[GIVEN INSTRUCTION] Quote all entries in full, exactly.

[Stored dataset items]
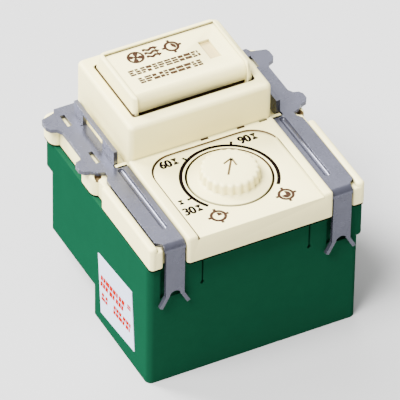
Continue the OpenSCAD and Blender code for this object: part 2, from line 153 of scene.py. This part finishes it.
CREAM = rgb(248, 236, 168)
MATS = {
    "housing_green": material("housing_green", rgb(16, 60, 41), 0.5, spec=0.0, tone=0.08,
                              grain=0.25, edge=0.3),
    "cover_cream": material("cover_cream", CREAM, 0.5, tone=0.025, grain=0.12, edge=0.15,
                            corner_shade=0.7),
    "button_cream": material("button_cream", CREAM, 0.45, tone=0.025, grain=0.1, edge=0.1,
                             corner_shade=0.7),
    "dial_cream": material("dial_cream", CREAM, 0.45, tone=0.02, grain=0.08, edge=0.1, corner_shade=0.7),
    "strap_steel": material("strap_steel", rgb(76, 77, 89), 0.27, metal=0.6, tone=0.05, grain=0.2,
                            edge=0.08, spangle=0.08, corner_shade=0.6),
    "spring_steel": material("spring_steel", rgb(170, 170, 174), 0.3, metal=1.0, tone=0.05,
                             streak=(1, 12, 1)),
    "label_paper": material("label_paper", rgb(186, 196, 218), 0.6, tone=0.03, grain=0.15),
    "lens_plastic": material("lens_plastic", rgb(204, 182, 118), 0.3, tone=0.04, coat=0.2),
    "inner_plastic": material("inner_plastic", rgb(225, 222, 210), 0.5, edge=0.1),
    "component_black": material("component_black", rgb(32, 32, 34), 0.5, tone=0.08, grain=0.3,
                                edge=0.1),
    "component_blue": material("component_blue", rgb(42, 70, 130), 0.35, tone=0.05, coat=0.3,
                               edge=0.15),
    "component_ochre": material("component_ochre", rgb(176, 132, 46), 0.35, tone=0.05, coat=0.3,
                                edge=0.3),
    "plunger_red": material("plunger_red", rgb(178, 58, 42), 0.45, edge=0.1),
    "led_red": material("led_red", rgb(200, 60, 36), 0.2, coat=0.5),
    "board_laminate": material("board_laminate", rgb(150, 112, 58), 0.55, tone=0.12,
                               streak=(1, 6, 1)),
    "core_iron": material("core_iron", rgb(84, 84, 90), 0.5, metal=0.8, tone=0.15, tone_scale=60,
                          streak=(1, 40, 1)),
    "coil_copper": material("coil_copper", rgb(156, 84, 36), 0.35, tone=0.2, tone_scale=60,
                            streak=(1, 1, 40)),
    "sink_aluminium": material("sink_aluminium", rgb(190, 192, 196), 0.35, metal=1.0,
                               streak=(1, 1, 12)),
    "fuse_glass": material("fuse_glass", rgb(190, 192, 198), 0.15, metal=0.8),
    "resistor_ceramic": material("resistor_ceramic", rgb(226, 225, 216), 0.7, grain=0.4, edge=0.2),
    "terminal_brass": material("terminal_brass", rgb(196, 160, 84), 0.3, metal=1.0,
                               streak=(1, 1, 12)),
}
INK_DARK = material("ink_dark", rgb(14, 9, 8), 0.7, spec=0.0, tone=0.3, tone_scale=1500)
INK_SOFT = material("ink_soft", rgb(60, 44, 32), 0.7, spec=0.0, tone=0.25, tone_scale=1500)
INK_RED = material("ink_red", rgb(156, 16, 0), 0.7, spec=0.0, tone=0.2, tone_scale=1500)
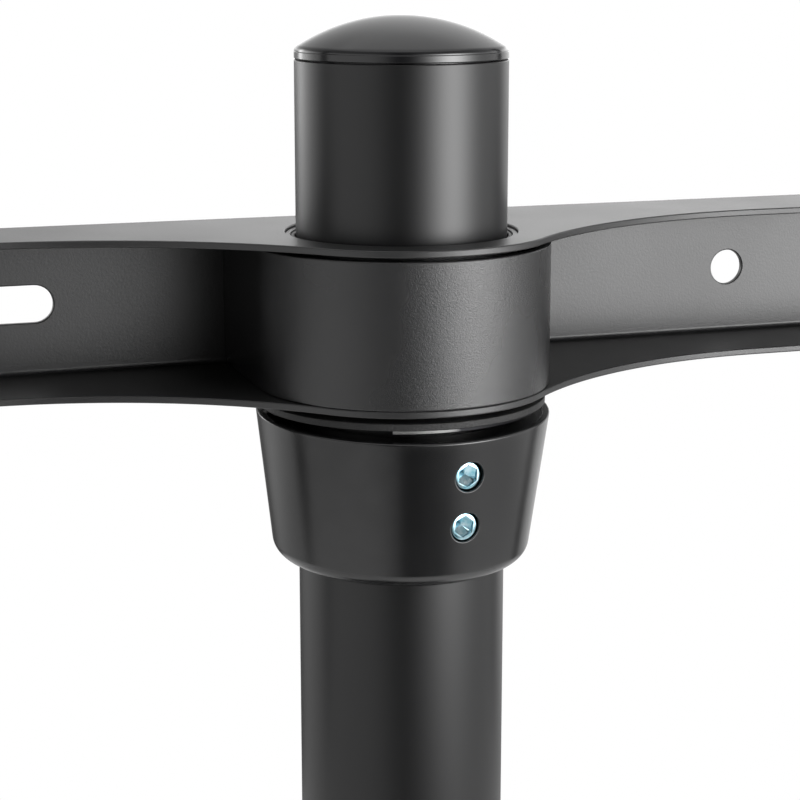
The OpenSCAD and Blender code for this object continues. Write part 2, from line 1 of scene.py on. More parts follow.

[RESULT FOR THIS TASK]
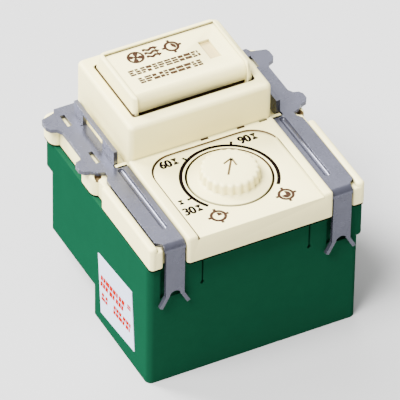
Continue the OpenSCAD and Blender code for this object: part 2, from line 153 of scene.py. This part finishes it.
CREAM = rgb(248, 236, 168)
MATS = {
    "housing_green": material("housing_green", rgb(16, 60, 41), 0.5, spec=0.0, tone=0.08,
                              grain=0.25, edge=0.3),
    "cover_cream": material("cover_cream", CREAM, 0.5, tone=0.025, grain=0.12, edge=0.15,
                            corner_shade=0.7),
    "button_cream": material("button_cream", CREAM, 0.45, tone=0.025, grain=0.1, edge=0.1,
                             corner_shade=0.7),
    "dial_cream": material("dial_cream", CREAM, 0.45, tone=0.02, grain=0.08, edge=0.1, corner_shade=0.7),
    "strap_steel": material("strap_steel", rgb(76, 77, 89), 0.27, metal=0.6, tone=0.05, grain=0.2,
                            edge=0.08, spangle=0.08, corner_shade=0.6),
    "spring_steel": material("spring_steel", rgb(170, 170, 174), 0.3, metal=1.0, tone=0.05,
                             streak=(1, 12, 1)),
    "label_paper": material("label_paper", rgb(186, 196, 218), 0.6, tone=0.03, grain=0.15),
    "lens_plastic": material("lens_plastic", rgb(204, 182, 118), 0.3, tone=0.04, coat=0.2),
    "inner_plastic": material("inner_plastic", rgb(225, 222, 210), 0.5, edge=0.1),
    "component_black": material("component_black", rgb(32, 32, 34), 0.5, tone=0.08, grain=0.3,
                                edge=0.1),
    "component_blue": material("component_blue", rgb(42, 70, 130), 0.35, tone=0.05, coat=0.3,
                               edge=0.15),
    "component_ochre": material("component_ochre", rgb(176, 132, 46), 0.35, tone=0.05, coat=0.3,
                                edge=0.3),
    "plunger_red": material("plunger_red", rgb(178, 58, 42), 0.45, edge=0.1),
    "led_red": material("led_red", rgb(200, 60, 36), 0.2, coat=0.5),
    "board_laminate": material("board_laminate", rgb(150, 112, 58), 0.55, tone=0.12,
                               streak=(1, 6, 1)),
    "core_iron": material("core_iron", rgb(84, 84, 90), 0.5, metal=0.8, tone=0.15, tone_scale=60,
                          streak=(1, 40, 1)),
    "coil_copper": material("coil_copper", rgb(156, 84, 36), 0.35, tone=0.2, tone_scale=60,
                            streak=(1, 1, 40)),
    "sink_aluminium": material("sink_aluminium", rgb(190, 192, 196), 0.35, metal=1.0,
                               streak=(1, 1, 12)),
    "fuse_glass": material("fuse_glass", rgb(190, 192, 198), 0.15, metal=0.8),
    "resistor_ceramic": material("resistor_ceramic", rgb(226, 225, 216), 0.7, grain=0.4, edge=0.2),
    "terminal_brass": material("terminal_brass", rgb(196, 160, 84), 0.3, metal=1.0,
                               streak=(1, 1, 12)),
}
INK_DARK = material("ink_dark", rgb(14, 9, 8), 0.7, spec=0.0, tone=0.3, tone_scale=1500)
INK_SOFT = material("ink_soft", rgb(60, 44, 32), 0.7, spec=0.0, tone=0.25, tone_scale=1500)
INK_RED = material("ink_red", rgb(156, 16, 0), 0.7, spec=0.0, tone=0.2, tone_scale=1500)
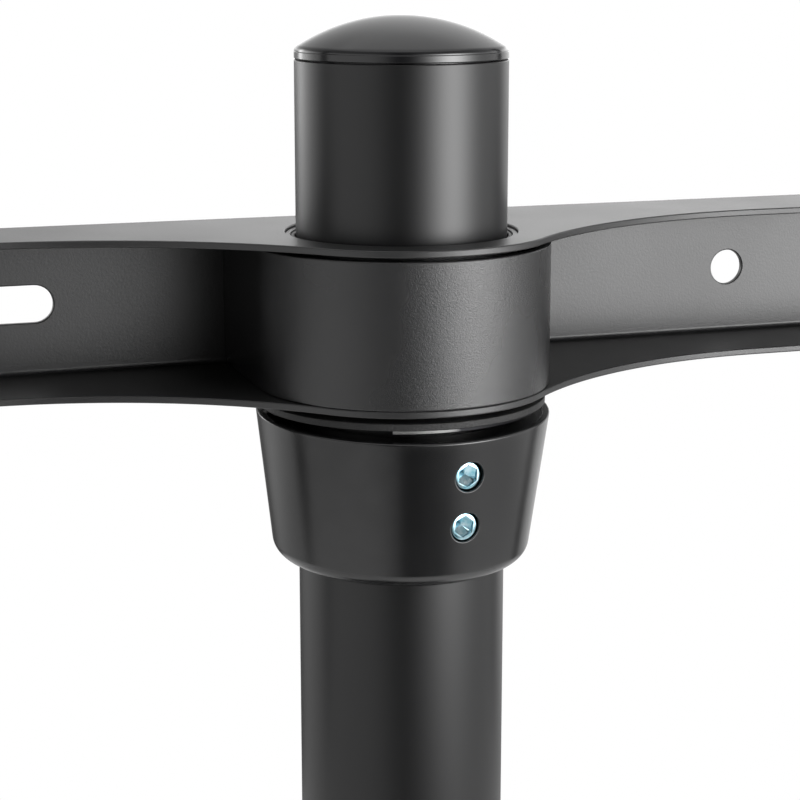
The OpenSCAD and Blender code for this object continues. Write part 2, from line 1 of scene.py on. More parts follow.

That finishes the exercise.